Why would I view my scripts?
Because it’s the only way to make an informed decision about appealing. A grade on its own tells you very little: you might be one mark off the next band or twenty. Viewing your script — with the component marks visible — turns “I thought that exam went better” into hard information you can act on.
Viewing is worth doing if:
- A grade came in below what your mocks and class work predicted.
- You’re near a points cut-off for a CAO course, where one grade band could change your offer.
- You need a specific grade in a specific subject to meet an entry requirement.
- You simply want to understand what happened — even if you don’t appeal, seeing the marking is genuinely useful if you’re considering repeating.
It costs nothing, so the bar for “worth it” is low. The main investment is a couple of hours of your time in a week when those hours matter.
How do I apply to view my scripts?
You apply online through the SEC Candidate Self-Service Portal — the same portal where you got your results — in the days after results are released. The application window and viewing arrangements for 2026 are published by the SEC at examinations.ie and shown in your portal account.
Practical points:
- Apply for every subject you’re even half-considering appealing. It’s free, and you can’t easily add subjects after the window closes.
- You’ll need your portal login, so make sure it works before results day.
- Keep an eye on your portal messages after applying — that’s where your viewing details arrive.
Is viewing online or in person?
It depends on how the subject was marked. Scripts that were marked on paper are viewed in person, typically at your school on set dates. Scripts that were marked digitally are viewed online through the SEC portal, which you can do from home. The SEC confirms which subjects fall into which category each year — check examinations.ie for the 2026 arrangements.
For in-person viewings, a few tips: bring a copy of the exam paper and, if you can, the marking scheme (published on the SEC website); take notes on anything that looks under-marked; and if your school allows a subject teacher to advise you, take that offer — a teacher who knows the marking scheme can spot a genuine case far faster than you can.
What do the component marks tell me?
Component marks show how each section and question of your exam was scored, which lets you answer the two questions that decide an appeal. First: how close am I to the next grade? If you’re a small number of marks off a boundary, an appeal has an obvious target. If you’re comfortably mid-band, a re-mark is much less likely to move your grade. Second: where exactly did the marks go? You can compare your answers, question by question, against the published marking scheme and look for places where credit seems to have been missed or under-awarded.
What you’re looking for, concretely:
| Signal | What it suggests |
|---|---|
| Total marks just below a grade boundary | An appeal only needs to find a few marks |
| An answer that matches the marking scheme but scored low | A specific, arguable case for the re-mark |
| Marks broadly as expected across all questions | The grade probably reflects the script |
Remember what an appeal is: a full re-mark by a different examiner using the same marking scheme. So the case you’re building isn’t “I deserved more” — it’s “measured against this scheme, these answers earned more marks than they got.”

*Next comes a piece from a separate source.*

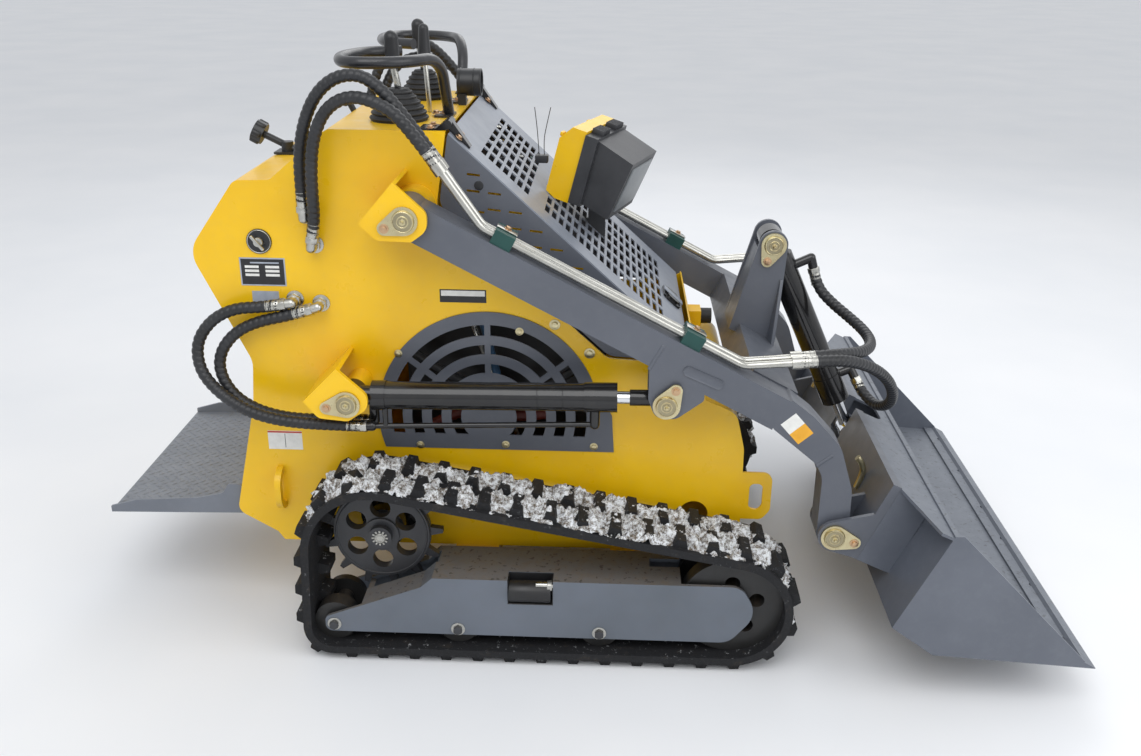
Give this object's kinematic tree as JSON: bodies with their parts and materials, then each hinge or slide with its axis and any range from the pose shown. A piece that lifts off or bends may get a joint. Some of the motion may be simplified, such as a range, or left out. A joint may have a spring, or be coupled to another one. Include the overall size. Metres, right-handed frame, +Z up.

How tight is the timeline between viewing and appealing?
Very tight — the whole sequence from results to appeal deadline runs over roughly a week, so treat it as one continuous process rather than separate decisions. Results arrive at 10am on Friday 21 August 2026; script viewing and the appeal application window follow in the days immediately after. The SEC publishes the exact dates, and they will not wait for you to feel ready.
A simple plan:
- Results day — note any grades that surprised you and apply to view those scripts the same day.
- Before viewing — download the exam paper and marking scheme from examinations.ie and re-read your best guess at what you wrote.
- At the viewing — record the component marks, flag specific questions, and get a teacher’s view if possible.
- Immediately after — decide, subject by subject, and lodge any appeals through the portal before the deadline.
One more thing runs in parallel: CAO Round 1 offers issue on Wednesday 26 August at 2pm, right in the middle of this window. Accept the best offer you get regardless of any viewing or appeal — if an appeal later upgrades your grade, the SEC notifies the CAO and a better offer can still come in a later round. Our appeals guide covers that side in full.
Script viewing is the rare part of results season that’s free, low-stress, and purely informative. Apply early, go in with the marking scheme, and let the marks — not the disappointment — make the appeal decision for you.
Frequently asked questions
How do I apply to view my Leaving Cert scripts?
Apply online through the SEC Candidate Self-Service Portal after results are released on 21 August 2026. Viewing is free.
Is script viewing in person or online?
It depends on how the subject was marked. Paper-marked scripts are viewed in person, while digitally-marked scripts are viewed online through the SEC portal.
Can I see how each question was marked?
Yes. Component marks are visible, so you can see how each section and question was scored — and how close you are to the next grade boundary.
Does viewing my scripts cost anything?
No, viewing your scripts is free. The only cost arises if you then decide to lodge an appeal, and that fee is refunded if your grade is upgraded.